I love recipes that say “Dig in! What are you waiting for?” Well, I paraphrase, this recipe didn’t say exactly that, but we only had to wait a few minutes for them to cool before we could enjoy the results. While I am a huge fan of butter+cinnamon+sugar, I wasn’t super crazy about how these came out. I kept kind of wishing that I was eating a cinnamon roll instead, or wishing that I had cream cheese so that I could have eaten it like a bagel. My husband enjoyed the salted versions with some spicy mustard, and polished off two in short order. If I made them again I think I’d stick to savory versions, maybe even a garlic salt cheese topping. Or try to sweeten the dough a bit to complement the awesome topping a bit more.

Whiskey Pear Tart

Recipe

This week’s recipe is the Whiskey Pear Tart from Baked Explorations. I have a long standing love for pear tarts (and whiskey, though that is much more recent). Growing up I had the privilege to frequent an outstanding french restaurant and patisserie  called La Chatelaine,  which taught me just how good fruit tarts could be. I was delighted to discover that those delicious confections are not terribly hard to make, and are wonderfully pretty.

This recipe turned out beautifully, and tasted amazing. However it was not the easiest recipe to do, with a lot of steps and a lot of time waiting for things to chill. The flavor was delicately almond, with a touch of vanilla. I didn’t really taste much whiskey at all. I used Jameson, because it’s our favorite and we always have it in the house.  The recipe starts off with an overnight soak of canned pears in a mixture of whiskey, lemon juice and vanilla. I kind of suspected that one 15 oz can wouldn’t provide enough pears to cover the tart, so I bought extra just in case. I also made the dough for the crust the evening before so that it could chill overnight.

I had a bit of trouble with the dough, when I put all the ingredients together in the food processor I just ended up with a sandy mess. I had to add a bit of water to get it to adhere together. I’m also not entirely sure where my rolling pin is, we just moved and I’m still in the process of figuring out where all of my cooking gadgets have gone. I ended up MacGyvering it by using a stainless steel water bottle, which luckily worked just as well.   I decided to roll out the dough using waxed paper, because that’s how my mom taught me to do pie dough, and it’s a technique that’s always worked well for me.

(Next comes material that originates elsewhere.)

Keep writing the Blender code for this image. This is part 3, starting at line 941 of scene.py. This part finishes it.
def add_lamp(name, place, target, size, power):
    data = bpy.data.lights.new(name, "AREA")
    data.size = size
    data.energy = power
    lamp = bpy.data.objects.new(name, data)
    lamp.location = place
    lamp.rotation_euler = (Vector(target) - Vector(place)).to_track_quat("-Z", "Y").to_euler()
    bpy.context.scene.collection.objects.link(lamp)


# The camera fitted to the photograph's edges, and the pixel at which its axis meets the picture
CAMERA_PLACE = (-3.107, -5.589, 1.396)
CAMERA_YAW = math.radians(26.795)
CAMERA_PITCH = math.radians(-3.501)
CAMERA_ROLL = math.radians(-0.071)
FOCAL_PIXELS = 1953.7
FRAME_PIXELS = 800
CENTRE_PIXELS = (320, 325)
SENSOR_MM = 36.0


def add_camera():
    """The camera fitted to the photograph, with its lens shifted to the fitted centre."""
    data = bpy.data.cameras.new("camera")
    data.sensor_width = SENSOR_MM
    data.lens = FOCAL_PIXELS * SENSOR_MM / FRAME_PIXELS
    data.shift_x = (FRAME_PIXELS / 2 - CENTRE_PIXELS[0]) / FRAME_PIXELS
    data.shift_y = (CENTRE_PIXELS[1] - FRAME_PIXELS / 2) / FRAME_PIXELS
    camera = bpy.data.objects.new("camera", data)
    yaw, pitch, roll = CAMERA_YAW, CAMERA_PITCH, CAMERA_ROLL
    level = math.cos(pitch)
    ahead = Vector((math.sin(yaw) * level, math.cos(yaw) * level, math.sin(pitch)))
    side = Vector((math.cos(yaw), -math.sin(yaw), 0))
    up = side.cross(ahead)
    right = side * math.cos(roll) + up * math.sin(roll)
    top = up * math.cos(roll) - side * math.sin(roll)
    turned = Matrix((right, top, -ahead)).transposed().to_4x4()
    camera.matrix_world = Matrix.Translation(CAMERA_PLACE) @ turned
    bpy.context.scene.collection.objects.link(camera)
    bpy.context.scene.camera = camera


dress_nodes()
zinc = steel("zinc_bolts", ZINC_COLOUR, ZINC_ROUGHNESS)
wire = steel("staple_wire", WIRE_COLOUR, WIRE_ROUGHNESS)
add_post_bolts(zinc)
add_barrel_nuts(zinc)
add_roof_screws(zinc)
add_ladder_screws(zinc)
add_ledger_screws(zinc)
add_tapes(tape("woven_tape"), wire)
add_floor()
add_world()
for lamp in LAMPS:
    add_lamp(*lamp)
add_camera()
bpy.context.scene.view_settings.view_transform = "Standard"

The filling was very easy to make, and the tart was a cinch to assemble. I’m glad I had those extra pears on hand because the tart was really improved with more fruit on top.  When it came to making the glaze though, I tend to read instructions like “Boil until you have about 3/4 of a cup” as nonsensically impractical, and instead just boiled it for “awhile.”  The finished tart was excellent,  so much so that we polished it off the same day. I would definitely consider making it again.  In fact I think that the crust and almond filling would lend itself to other kinds of fruit toppings, like strawberry, depending on what is available.

Baked Sunday Mornings

The Brookster Experiment

I recently decided to bake along with Baked Sunday Mornings, a blog that posts weekly recipes from Baked, Baked Elements, and Baked Explorations, cookbooks written by Brooklyn bakery owners Matt Lewis and Renato Poliafito. While I’ve never been to their Brooklyn storefront, I checked out Baked Explorations at my local library when it first came out and fell in love with it. The recipes were beautifully photographed and very enticing. A lot of the recipes seemed unique as well, like the Orange Creamsicle Tart. When I heard that the new release, Baked Elements, would be themed around ten of the author’s favorite ingredients, including pumpkin, cinammon, chocolate and booze, I was sold, and ordered it right away. I have not been disappointed.

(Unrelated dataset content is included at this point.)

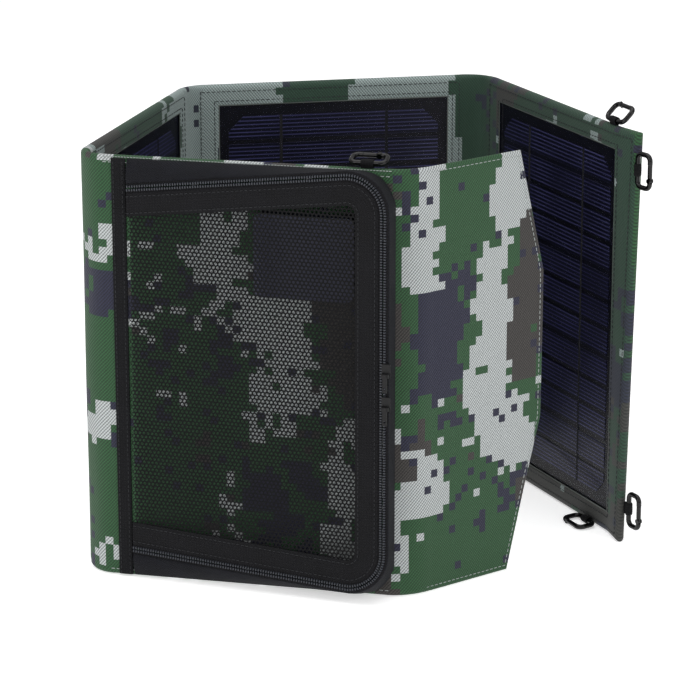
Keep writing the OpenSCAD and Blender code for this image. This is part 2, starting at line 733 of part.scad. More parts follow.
module gate_d_bottom() { at_d_bottom() gate(); }

cover_a();
board_a();
lining_a();
cover_b();
board_b();
backsheet_b();
cells_b();
film_b();
window_b();
cover_c();
board_c();
backsheet_c();
cells_c();
film_c();
window_c();
cover_d();
board_d();
backsheet_d();
cells_d();
film_d();
window_d();
bus_lead_a();
bus_lead_b();
bus_lead_c();
bus_lead_d();
fold_ab();
fold_bc();
fold_cd();
fold_flap();
flap_cover();
flap_lining();
hook_tape();
loop_tape();
pocket_gusset();
pocket_border();
pocket_mesh();
zip_gusset_half();
zip_cover_half();
slider_upper();
slider_lower();
pull_upper();
pull_lower();
controller_base();
controller_lid();
controller_board();
usb_sockets();
loops_a();
loops_d();
hook_a_top();
hook_a_bottom();
hook_d_top();
hook_d_upper();
hook_d_lower();
hook_d_bottom();
gate_a_top();
gate_a_bottom();
gate_d_top();
gate_d_upper();
gate_d_lower();
gate_d_bottom();
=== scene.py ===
"""Folding camouflage solar charger, standing half open on a white sweep."""

import json
import logging
import math
from dataclasses import dataclass, field
from enum import Enum
from functools import cached_property
from typing import Callable, Sequence

import bmesh
import bpy
import numpy as np
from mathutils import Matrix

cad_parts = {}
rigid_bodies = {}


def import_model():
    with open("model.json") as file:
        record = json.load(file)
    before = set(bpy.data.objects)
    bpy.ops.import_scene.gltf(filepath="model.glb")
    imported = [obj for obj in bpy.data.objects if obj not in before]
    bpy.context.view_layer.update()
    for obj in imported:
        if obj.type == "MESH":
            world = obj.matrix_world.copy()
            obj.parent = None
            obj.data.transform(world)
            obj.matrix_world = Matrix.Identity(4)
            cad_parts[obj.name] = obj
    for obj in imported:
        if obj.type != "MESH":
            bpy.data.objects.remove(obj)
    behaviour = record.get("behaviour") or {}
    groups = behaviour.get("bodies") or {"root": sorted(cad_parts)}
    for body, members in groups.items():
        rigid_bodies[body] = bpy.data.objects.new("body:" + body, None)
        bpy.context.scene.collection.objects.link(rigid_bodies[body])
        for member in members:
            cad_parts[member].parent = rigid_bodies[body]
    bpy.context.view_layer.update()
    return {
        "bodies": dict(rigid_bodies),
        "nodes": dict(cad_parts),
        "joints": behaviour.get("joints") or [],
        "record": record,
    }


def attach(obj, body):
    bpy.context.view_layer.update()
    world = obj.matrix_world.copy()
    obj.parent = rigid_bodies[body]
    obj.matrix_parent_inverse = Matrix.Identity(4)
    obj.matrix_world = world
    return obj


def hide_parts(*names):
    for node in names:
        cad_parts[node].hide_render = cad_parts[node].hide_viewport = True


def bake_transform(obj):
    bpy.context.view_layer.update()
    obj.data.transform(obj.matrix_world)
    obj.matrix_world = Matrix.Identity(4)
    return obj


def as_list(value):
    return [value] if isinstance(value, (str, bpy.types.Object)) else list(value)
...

First off, the Brooksters came out really well.  If you’ve made chocolate chip cookies or brownies before these will be really easy for you.  I was a little skeptical that this recipe would improve these old standbys, and I wasn’t exactly wrong on that point. While this treat is fabulously delicious, I don’t think I would make it again. The appeal of a brownie or a chocolate chip cookie, besides the fact that they are delicious, is that they are easy and fast to make. This recipe requires making them both, and then has a three hour chill time, which is kind of a bummer.  The recipe also called for six, four inch pie plates. Even as a veteran baker, who owns four different sizes of bread pans,  I thought that was a strange thing to have on hand.  There is a side bar in the book that says that you can make the recipe in a muffin tin instead, which seemed much more reasonable, and you end up with 12 desserts instead of 6.  Even though I love dessert (clearly) I don’t really feel like eating a miniature pie when I can have something smaller. And these are very decadent indeed. When they were ready to eat I had trouble finishing even one of the smaller sized ones.

I also ended up with a lot of extra cookie dough, like enough to make a dozen chocolate chip cookies. At first I considered this to be one of the recipes negative aspects, but then I laughed at myself and just put it in the freezer for one of those midnight “Gee, I could really go for a chocolate chip cookie” moments (also known as days that end in y).

I also thought there should have been instructions as to the best way to remove them from the muffin tin. Greasing or spraying the tins with cooking spray is a key step that you absolutely cannot skip. I think it would have been impossible to get them out while they were still warm. I let them cool completely on a wire rack, and then ran a knife along the edge to gently pry them out of the tin. I had a couple that stuck a little bit but it wasn’t too bad.

Overall, these were a decadent, rich, delicious treat. The cookie on top crisped nicely, while the brownie provided a moist, chocolatey base that melted compared to the buttery cookie crunch. I would definitely recommend trying them once, but overall I would stick with the two classics individually.